11/04/11

Sobre o caso Fernando Nobre

Reina para aí grande clamor, misturando denúncias a actos de contrição, cujo alvo é a campanha de Fernando Nobre durante as últimas eleições presidenciais. O raciocínio é simples e reconfortante: uma vez que Nobre é agora cabeça de lista do PSD, isso só pode significar que já ontem o era e que a sua campanha foi uma espécie de manobra coelhista ou cavaquista encoberta, tendo a sua bênção por Mário Soares sido uma espécie de "com a verdade me enganas" funcionando como reforço do embuste.
Ora, se, como inexcedivelmente mostrou na altura o nosso genial Luís Rainha, os temas da campanha de Nobre eram um tecido de equívocos politicamente inconsistentes, transmitindo a mensagem de que é — e é só — com pessoas excepcionais, espíritos superiores e traços carismáticos que os antagonismos políticos podem ser resolvidos através do método que consiste em suprimi-los, em benefício da lealdade a uma personalidade ímpar e a um interesse nacional mistificador, teremos de admitir que a presente viragem do ex-candidato nada tem de miraculoso ou de manobra conspirativa.

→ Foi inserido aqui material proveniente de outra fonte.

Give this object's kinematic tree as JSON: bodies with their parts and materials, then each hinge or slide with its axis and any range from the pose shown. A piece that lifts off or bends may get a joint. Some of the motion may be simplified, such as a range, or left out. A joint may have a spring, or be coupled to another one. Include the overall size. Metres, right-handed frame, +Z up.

A reflexão importante a fazer não consiste, pois, em apurar se Nobre se enganou e/ou nos enganou, mas em ter presente que não basta como política recusar as medidas dos governos do PS, nem protagonizar uma alternativa a Cavaco, exprimindo ao mesmo tempo a falta de confiança em Alegre, etc. Não é de líderes diferentes que precisamos, mas de plataformas políticas que façam a diferença. O que Nobre hoje procura ou promete é, mais ou menos, a mesma coisa que propunha como candidato: unir os portugueses em torno de "um compromisso nacional" e do partido — o PSD — que lhe parece mais capaz de o liderar e fazer passar por novidade, concedendo-lhe a ele, FN, ao mesmo tempo, um púlpito condigno. Tanto podemos, bem vistas as coisas, dizer que Nobre se deixou conquistar pelo PSD, como que foi este, na sua versão coelhista, que se deixou conquistar pela ideologia do ex-candidato.

Por isso, o que podemos e devemos opor à opção de Nobre  não são processos de intenções, nem denúncias de conspirações inexistentes, mas uma racionalidade e uma vontade democráticas, que articulem um projecto político implicando que aqueles que sofrem o mau funcionamento das coisas tomem a iniciativa de as transformar a seu contento, responsabilizando-se por novas formas de governo e participação política, em vez de se limitarem a procurar personalidades ou partidos, líderes ou especialistas, nos quais deleguem a aplicação de receitas acima das divisões políticas e antagonismos sociais que ponham fim à sua subordinação e descontentamento.